À cœur vaillant, rien d’impossible dit-on. Un dogme que Sophie Kerob, 51 ans, applique depuis le lycée où elle mène de front, et avec succès, un bac scientifique et des études de piano au conservatoire. Refusant de choisir, elle a fait preuve d’obstination pour y parvenir a finalement dû s’orienter vers math sup et math spé pour intégrer l’école des Mines à Paris : " On m’avait conseillé une école d’ingénieur car, comme je ne savais pas quoi faire, ça ouvrait toutes les portes ", sourit-elle derrière ses lunettes. Alors même quand une conseillère d’orientation tente de la dissuader, elle persiste et choisit la physique nucléaire. Diplôme en poche, elle n’est pas plus avancée sur son parcours et opte pour du conseil en stratégie chez Arthur D. Little.

" J’ai touché aussi bien à la chimie, au chocolat, la parfumerie… Je voyage et je travaille beaucoup mais je n’ai pas le déclic. ". Epuisée, elle décide de réaliser un MBA pour lever le pied.

De Harvard au statut de gazelle

Le film Love Story jouera un rôle dans le parcours de cette femme à l’élégance naturelle. " Ça se passe à Harvard. J’ai aimé ce campus qui me faisait rêver donc j’ai postulé et j’ai été admise. " . Elle finance ses deux ans d’étude par des bourses, un soutien financier de son ancien employeur et un prêt à taux zéro. La Touraine insiste. " C’est une expérience accessible même quand on vient de province et que l’on a peu de moyens. Il faut de la motivation et chercher de l’aide. ". Au sortir du campus américain avec son MBA, elle commence à avoir une idée de ce qu’elle veut faire. " Le matin, je ne voulais pas lire la presse financière ou technologique mais la santé, la science de la vie, la biotech m’intéressait. "

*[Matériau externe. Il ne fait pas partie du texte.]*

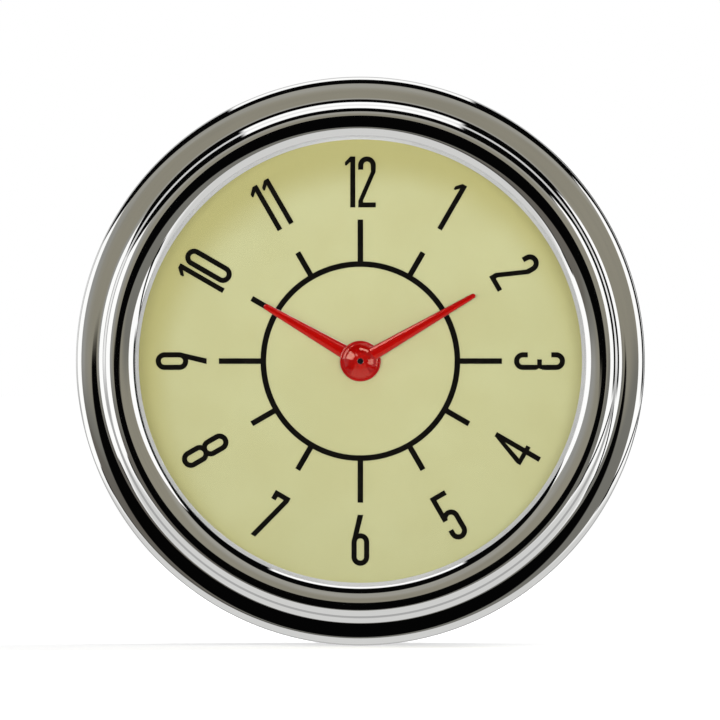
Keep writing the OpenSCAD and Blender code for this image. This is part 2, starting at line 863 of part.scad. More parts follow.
// The post is pressed in the front plate and has a shoulder under the wheel
module motion_post() {
    color("silver") lay() translate([0, motion_y]) {
        tube(motion_post_r, 0, front_plate_rear, dial_rear - wheel_gap);
        tube(post_collar_r, 0, front_plate_front, motion_wheel_rear - run);
    }
}

module hour_wheel() {
    high = hour_wheel_rear + wheel_t;
    color("gold") lay() {
        gear(hour_wheel_teeth, hour_module, gap_phase(-90, hour_wheel_teeth), hour_pipe_bore_r,
            hour_wheel_rear, high);
        tube(hour_pipe_r, hour_pipe_bore_r, hour_wheel_rear, hour_hub_front);
    }
}

module intermediate_wheel() {
    color("gold") lay() translate([intermediate_x, 0])
        gear(intermediate_teeth, train_module, rotor_dir, intermediate_arbor_r + slip,
            intermediate_wheel_rear, intermediate_wheel_rear + wheel_t);
}

// Arbor with its pinion of eight leaves
module pinion_arbor(phase, end_r, body_r, low, high) {
    tube(end_r, 0, back_plate_rear + pivot_gap, front_plate_front - pivot_gap);
    tube(body_r, 0, back_plate_front + arbor_end, front_plate_rear - arbor_end);
    gear(pinion_teeth, train_module, phase, end_r / 2, low, high);
}

module intermediate_arbor() {
    low = centre_wheel_rear - pinion_over;
    color("silver") lay() translate([intermediate_x, 0]) {
        pinion_arbor(gap_phase(0, pinion_teeth), pivot_r, intermediate_arbor_r, low,
            centre_wheel_rear + wheel_t + pinion_over);
        tube(collar_r, 0, intermediate_wheel_rear - collar_h, intermediate_wheel_rear);
    }
}

module rotor_arbor() {
    color("silver") lay() translate([rotor_x, rotor_y])
        pinion_arbor(gap_phase(rotor_dir + 180, pinion_teeth), rotor_pivot_r, rotor_arbor_r,
            intermediate_wheel_rear - pinion_over, intermediate_wheel_rear + wheel_t + pinion_over);
}

module rotor_magnet() {
    color("black") lay() translate([rotor_x, rotor_y])
        tube(magnet_r, rotor_arbor_r + slip, magnet_rear, magnet_rear + magnet_t);
}

// The stator's plate has a hole round the magnet and stands on the core's legs
module stator() {
    color("gray") lay() translate([rotor_x, rotor_y, stator_rear]) difference() {
        translate([-stator_half_l, -stator_w / 2]) cube([2 * stator_half_l, stator_w, stator_t]);
        translate([0, 0, -cut]) cylinder(r = magnet_r + free_gap, h = stator_t + 2 * cut);
    }
}

module coil_core() {
    color("gray") lay() translate([rotor_x, rotor_y]) {
        translate([-leg_x - leg_w / 2, -leg_w / 2, core_front - core_t])
            cube([2 * leg_x + leg_w, leg_w, core_t]);
        for (s = [-1, 1]) translate([s * leg_x - leg_w / 2, -leg_w / 2, core_front - core_t])
            cube([leg_w, leg_w, stator_rear - core_front + core_t]);
    }
}

// The bobbin is a spool with square flanges round the core's bar
module coil_bobbin() {
    color("ivory") lay() translate([rotor_x, rotor_y, core_front - core_t / 2]) difference() {
        union() {
            for (s = [-1, 1]) translate([s * (bobbin_half_l - bobbin_flange_t / 2), 0])
                cube([bobbin_flange_t, bobbin_flange_w, bobbin_flange_w], center = true);
            rotate([0, 90, 0]) cylinder(r = bobbin_r, h = 2 * bobbin_half_l - bobbin_flange_t, center = true);
        }
        cube([2 * bobbin_half_l + cut, leg_w + 2 * slip, core_t + 2 * slip], center = true);
    }
}

module coil_winding() {
    l = 2 * (bobbin_half_l - bobbin_flange_t);
    color("chocolate") lay() translate([rotor_x, rotor_y, core_front - core_t / 2])
        rotate([0, 90, 0]) difference() {
            cylinder(r = winding_r, h = l, center = true);
            cylinder(r = bobbin_r, h = l + cut, center = true);
        }
}

// The board rests on the shoulders of the case pillars, with a notch for the bulb
module circuit_board() {
    color("darkgreen") lay() difference() {
        union() {
            tube(board_r, 0, board_rear, board_front);
            ring_of(pillar_at, pillar_ring_r) tube(pillar_r + board_ear_w, 0, board_rear, board_front);
        }
        translate([0, 0, board_rear - cut]) {
            h = board_t + 2 * cut;
            ring_of(pillar_at, pillar_ring_r) cylinder(r = pillar_r + slip, h = h);
            translate([0, setting_y]) cylinder(r = setting_arbor_r + setting_hole_gap, h = h);
            translate([bulb_x, bulb_y]) cylinder(r = board_notch_r, h = h);
        }
    }
}

module quartz_crystal() {
    color("silver") lay() translate([crystal_at[0], crystal_at[1], board_rear - crystal_r])
        rotate([0, -90, 0]) cylinder(r = crystal_r, h = crystal_l);
}

module clock_chip() {
    color("black") lay() translate([chip_at[0], chip_at[1], board_rear - chip_h])
        cube([chip_w, chip_l, chip_h]);
}

module capacitor() {
    color("navy") lay() translate([capacitor_at[0], capacitor_at[1], board_rear - capacitor_h])
        cylinder(r = capacitor_r, h = capacitor_h);
}

module resistors() {
    color("tan") lay() for (y = resistor_rows) translate([resistor_x, y, board_rear - resistor_r])
        rotate([0, 90, 0]) cylinder(r = resistor_r, h = resistor_l);
}

// Pillars from the case's back through the board to the movement, with a threaded spigot
module case_pillars() {
    color("silver") lay() ring_of(pillar_at, pillar_ring_r) difference() {
        union() {
            tube(case_pillar_r, 0, back_inside, board_rear);
            tube(pillar_r, 0, board_rear - bite, back_plate_rear);
            tube(screw_r, 0, back_plate_rear - bite, back_plate_front + screw_l - free_gap);
        }
        translate([0, 0, back_inside - cut]) cylinder(r = case_screw_r + run, h = case_screw_l + free_gap + cut);
    }
}

module case_screws() {
    color("silver") lay() ring_of(pillar_at, pillar_ring_r) difference() {
        union() {
            tube(case_screw_head_r, 0, back_outside - case_screw_head_t, back_outside);
            tube(case_screw_r, 0, back_outside - bite, back_inside + case_screw_l);
        }
        translate([-case_screw_head_r - cut, -case_screw_slot_w / 2, back_outside - case_screw_head_t - cut])
            cube([2 * case_screw_head_r + 2 * cut, case_screw_slot_w, cut + case_screw_head_t / 2]);
    }
}

// The setting pinion stays in mesh with the motion wheel
module setting_arbor() {
    color("silver") lay() translate([0, setting_y]) {
        tube(setting_arbor_r, 0, knob_rear + knob_end_t, cannon_front);
        gear(setting_teeth, motion_module, 90, setting_arbor_r / 2, cannon_rear, cannon_front);
        tube(setting_collar_r, 0, back_inside + free_gap, back_inside + free_gap + setting_collar_h);
    }
}

module setting_bush() {
    color("gold") lay() translate([0, setting_y]) {
        tube(bush_r, setting_arbor_r + run, back_outside - bush_flange_t, back_inside);
        tube(bush_flange_r, setting_arbor_r + run, back_outside - bush_flange_t, back_outside);
    }
}

module setting_knob() {
    color("black") lay() translate([0, setting_y, knob_rear]) difference() {
        linear_extrude(knob_h) ribbed(knob_d / 2, knob_ribs, knob_rib_depth);
        translate([0, 0, knob_end_t]) cylinder(r = setting_arbor_r + slip, h = knob_h);
    }
}

// Terminal studs: head inside, shank through the bush and nut, free end of thread
module terminal_studs() {
    head_rear = back_inside + inner_washer_t;
    color("goldenrod") lay() ring_of(terminal_at, terminal_r) {
        tube(head_r, 0, head_rear, head_rear + head_t);
        tube(shank_r, 0, nut_rear - bite, head_rear + bite);
        tube(thread_r, 0, nut_rear - terminal_free_l, nut_rear);
    }
}

module terminal_insulators() {
    color("saddlebrown") lay() ring_of(terminal_at, terminal_r) {
        tube(insulator_body_r, shank_r + slip, back_outside - insulator_t, back_inside);
        tube(insulator_flange_r, shank_r + slip, back_outside - insulator_t, back_outside);
    }
}

module insulating_washers() {
    color("saddlebrown") lay() ring_of(terminal_at, terminal_r)
        tube(inner_washer_r, shank_r + slip, back_inside, back_inside + inner_washer_t);
}

module terminal_washers() {
    high = back_outside - insulator_t;
    color("silver") lay() ring_of(terminal_at, terminal_r)
        tube(lock_washer_r, shank_r + slip, high - lock_washer_t, high);
}

module terminal_nuts() {
    color("goldenrod") lay() ring_of(terminal_at, terminal_r) translate([0, 0, nut_rear]) difference() {
        cylinder(d = hex_flats / cos(30), h = hex_h, $fn = 6);
        translate([0, 0, -cut]) cylinder(r = shank_r + slip, h = hex_h + 2 * cut);
    }
}

// Stiff wires from the terminal studs' heads to the board
module lead_wires() {
    color("red") lay() ring_of(terminal_at, terminal_r)
        tube(wire_r, 0, back_inside + inner_washer_t + head_t, board_rear);
}

module clamp_studs() {
    color("silver") lay() left_and_right(clamp_stud_r) {
        tube(head_r, 0, back_inside, back_inside + head_t);
        tube(thread_r, 0, back_outside - clamp_stud_l, back_inside + bite);
    }
}

// The strap seen from above: a bar behind the case and two legs bent forward
module clamp_bracket() {
    out_x = leg_in_x + strap_t;
    out_r = strap_bend_r + strap_t;
    color("silver") lay() difference() {
        translate([0, strap_w / 2, 0]) rotate([90, 0, 0]) linear_extrude(strap_w) difference() {
            union() {
                translate([-out_x, bar_rear + out_r]) square([2 * out_x, -panel_gap - bar_rear - out_r]);
                translate([-out_x + out_r, bar_rear]) square([2 * (out_x - out_r), out_r]);
                for (s = [-1, 1]) translate([s * (out_x - out_r), bar_rear + out_r]) circle(out_r);
            }
            translate([-leg_in_x, bar_front + strap_bend_r])
                square([2 * leg_in_x, -panel_gap - bar_front + cut]);
            translate([-leg_in_x + strap_bend_r, bar_front])
                square([2 * (leg_in_x - strap_bend_r), strap_bend_r + cut]);
            for (s = [-1, 1]) translate([s * (leg_in_x - strap_bend_r), bar_front + strap_bend_r])
                circle(strap_bend_r);
        }
        left_and_right(clamp_stud_r) translate([0, 0, bar_rear - cut])
            cylinder(r = stud_hole_r, h = strap_t + 2 * cut);
    }
}

module clamp_washers() {
    color("silver") lay() left_and_right(clamp_stud_r)
        tube(lock_washer_r, washer_hole_r, bar_rear - lock_washer_t, bar_rear);
}

// A ribbed thumb nut that seats on the clamp's washer
module thumb_nut(x) {
    high = bar_rear - lock_washer_t;
    low = high - nut_h;
    color("goldenrod") lay() translate([x, 0, low]) difference() {
        union() {
            linear_extrude(nut_h - nut_flange_t + bite) ribbed(nut_grip_r, nut_ribs, nut_rib_depth);
            translate([0, 0, nut_h - nut_flange_t]) cylinder(r = nut_flange_r, h = nut_flange_t);
        }
        translate([0, 0, -cut]) cylinder(r = thread_r + run, h = nut_h + 2 * cut);
    }
}

module left_thumb_nut() {
    thumb_nut(-clamp_stud_r);
}

module right_thumb_nut() {
    thumb_nut(clamp_stud_r);
}

// The bulb socket is pushed in from behind and has a flat grip for the fingers
module bulb_socket() {
    color("black") lay() translate([bulb_x, bulb_y]) difference() {
        union() {
            tube(socket_body_r, 0, back_outside - bite, back_outside + socket_l);
            tube(socket_flange_d / 2, 0, back_outside - socket_flange_t, back_outside);
            translate([-socket_grip_l / 2, -socket_grip_w / 2, back_outside - socket_flange_t - socket_grip_h])
                cube([socket_grip_l, socket_grip_w, socket_grip_h + bite]);
        }
        translate([0, 0, back_outside + socket_l - bulb_base_l])
            cylinder(r = bulb_r + slip, h = bulb_base_l + cut);
    }
}

module bulb() {
    low = back_outside + socket_l - bulb_base_l;
    color("white", 0.5) lay() translate([bulb_x, bulb_y, low]) {
        cylinder(r = bulb_r, h = bulb_l - bulb_r);
        translate([0, 0, bulb_l - bulb_r]) sphere(bulb_r);
    }
}

bezel();
lens();
lens_gasket();
trim_ring();
dial();
dial_track();
numerals();
hour_hand();
minute_hand();
case();
front_plate();
back_plate();
plate_pillars();
plate_screws();
dial_posts();
centre_arbor();
cannon_pinion();
centre_wheel();
friction_spring();
motion_wheel();
motion_pinion();
motion_post();
hour_wheel();
intermediate_wheel();
intermediate_arbor();
rotor_magnet();
rotor_arbor();
stator();
coil_core();
coil_bobbin();
coil_winding();
circuit_board();
quartz_crystal();
clock_chip();
capacitor();
resistors();
case_pillars();
case_screws();
setting_arbor();
setting_bush();
setting_knob();
terminal_studs();
terminal_insulators();
insulating_washers();
terminal_washers();
terminal_nuts();
lead_wires();
clamp_studs();
clamp_bracket();
clamp_washers();
left_thumb_nut();
right_thumb_nut();
bulb_socket();
bulb();
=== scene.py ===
"""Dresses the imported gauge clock: chrome bezel, glass, dial, hands, case and rear fittings."""
import json
import logging
import math
from dataclasses import dataclass
from enum import Enum
from typing import Optional

import bmesh
import bpy
from mathutils import Matrix, Vector

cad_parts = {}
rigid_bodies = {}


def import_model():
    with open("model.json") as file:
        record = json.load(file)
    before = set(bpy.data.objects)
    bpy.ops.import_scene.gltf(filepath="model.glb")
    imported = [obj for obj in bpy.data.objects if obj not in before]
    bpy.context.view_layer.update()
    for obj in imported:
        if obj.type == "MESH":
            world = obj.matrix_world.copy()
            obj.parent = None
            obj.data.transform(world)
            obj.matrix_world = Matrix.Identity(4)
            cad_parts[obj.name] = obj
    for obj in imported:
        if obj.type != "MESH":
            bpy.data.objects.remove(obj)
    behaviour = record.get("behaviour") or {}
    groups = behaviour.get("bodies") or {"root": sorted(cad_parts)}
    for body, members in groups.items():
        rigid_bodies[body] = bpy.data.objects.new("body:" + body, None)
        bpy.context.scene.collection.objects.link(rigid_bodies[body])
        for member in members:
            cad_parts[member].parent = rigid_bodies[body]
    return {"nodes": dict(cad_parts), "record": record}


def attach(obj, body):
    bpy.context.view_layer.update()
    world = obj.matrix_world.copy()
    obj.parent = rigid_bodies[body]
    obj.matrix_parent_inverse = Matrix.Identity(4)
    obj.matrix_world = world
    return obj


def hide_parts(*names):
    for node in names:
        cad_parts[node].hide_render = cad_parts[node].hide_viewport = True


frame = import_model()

LOG = logging.getLogger("gauge_clock")
MM = 0.001
LATHE_STEPS = 192
ON_PLANE = 1e-5
BYTE_TOP = 255
DARK_LIMIT, DARK_SLOPE = 0.04045, 12.92
GAMMA, GAMMA_SHIFT = 2.4, 0.055
Colour = tuple[float, float, float]
Step = tuple[float, float]


def linear(red: int, green: int, blue: int) -> Colour:
    """Turns a colour of 0 to 255 as seen on a screen into the renderer's linear values.

    Args:
        red: The red value.
        green: The green value.
        blue: The blue value.

    Returns:
        The three linear values.
    """
    parts = [c / BYTE_TOP for c in (red, green, blue)]
    return tuple(
        c / DARK_SLOPE if c < DARK_LIMIT else ((c + GAMMA_SHIFT) / (1 + GAMMA_SHIFT)) ** GAMMA
        for c in parts
    )


# Node maths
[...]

Sur un coup de bluff en récitant un lexique technique appris deux jours plus tôt, elle intègre Genzyme à Boston, une entreprise de biotechnologie et fait ses preuves sur le terrain. Quand on veut lui confier la direction du business développement en Europe, un ancien responsable la contacte avec plusieurs projets dans ses valises, dont Direct Medica. " On était en 2000, le boom des startups et les financements coulaient à flot. " Très vite la startup s’oriente vers une plateforme de relation client dans la santé.

Avec 450 collaborateurs et 40 millions d’euros de chiffre d’affaires, la gazelle est rachetée 20 ans plus tard par la licorne Webhelp pour environ 100 millions d’euros.

De défi en défi

Plutôt que de se reposer sur ses lauriers grâce à cet argent, cette brune obstinée créé la fondation Zephyr avec l’ambition de " faire un petit geste qui peut changer la vie des gens, être utile à la société. " Un challenge qu’elle relève une fois de plus avant de se lancer dans un autre en créant Wooskill. Cette plateforme met en relation 20.000 talents et des personnes en mal de compétences autour de 150 domaines répertoriés. " J’entendais souvent : tu ne connais pas quelqu’un qui… ? "

Après une levée de fonds de trois millions d’euros menée auprès de business angels en 2021 et une récente phase de bêta-test, la solution est commercialisée depuis janvier 2023 tandis que son pendant pour les professionnels, Wooskill for Business, propose 1 200 intervenants d’exception aux entreprises.

" Nous finalisons un partenariat média for equity avec le groupe Reworld Media qui va prendre des parts dans la société en échange d’une large visibilité sur ses 82 supports dans la presse et sur le web. Cela représente environ 40 millions de français impactés par leurs médias. "

Un coup de pouce qui devrait aider Sophie Kerob et son équipe de 25 salariés à atteindre l’objectif de 3 000 commandes mensuelles de cours et ateliers en ligne d’ici la fin de l’année.